Every line below that mentions the word "joints" should be copied out.

--- START Available data ---

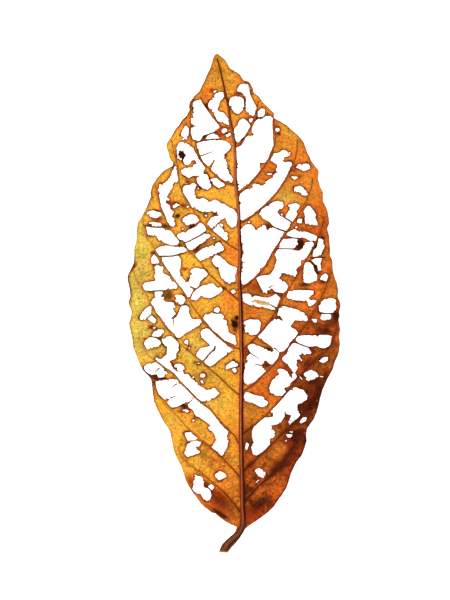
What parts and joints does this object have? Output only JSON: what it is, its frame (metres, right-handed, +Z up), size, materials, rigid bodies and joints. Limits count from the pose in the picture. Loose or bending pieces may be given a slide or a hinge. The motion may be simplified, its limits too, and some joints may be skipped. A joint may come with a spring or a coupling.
{
  "type": "skeleton leaf",
  "caption": "Dried ochre-brown leaf eaten to its veins: arched blade with many holes, raised midrib, side veins and net, short bent stalk",
  "frame": {"origin": "centre of the leaf's bounding box in plan, on the surface it lies on", "axes": "+Y from the stalk towards the tip, +X to the right as seen from above, +Z up out of the veined face"},
  "size_m": [0.0637, 0.1502, 0.0094],
  "materials": {
    "dry_leaf": "matte, slightly waxy dried leaf tissue"
  },
  "bodies": {
    "root": {"leaf": "dry_leaf"}
  },
  "joints": []
}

--- END Available data ---

| Expected output |
What parts and joints does this object have? Output only JSON: what it is, its frame (metres, right-handed, +Z up), size, materials, rigid bodies and joints. Limits count from the pose in the picture. Loose or bending pieces may be given a slide or a hinge. The motion may be simplified, its limits too, and some joints may be skipped. A joint may come with a spring or a coupling.
  "joints": []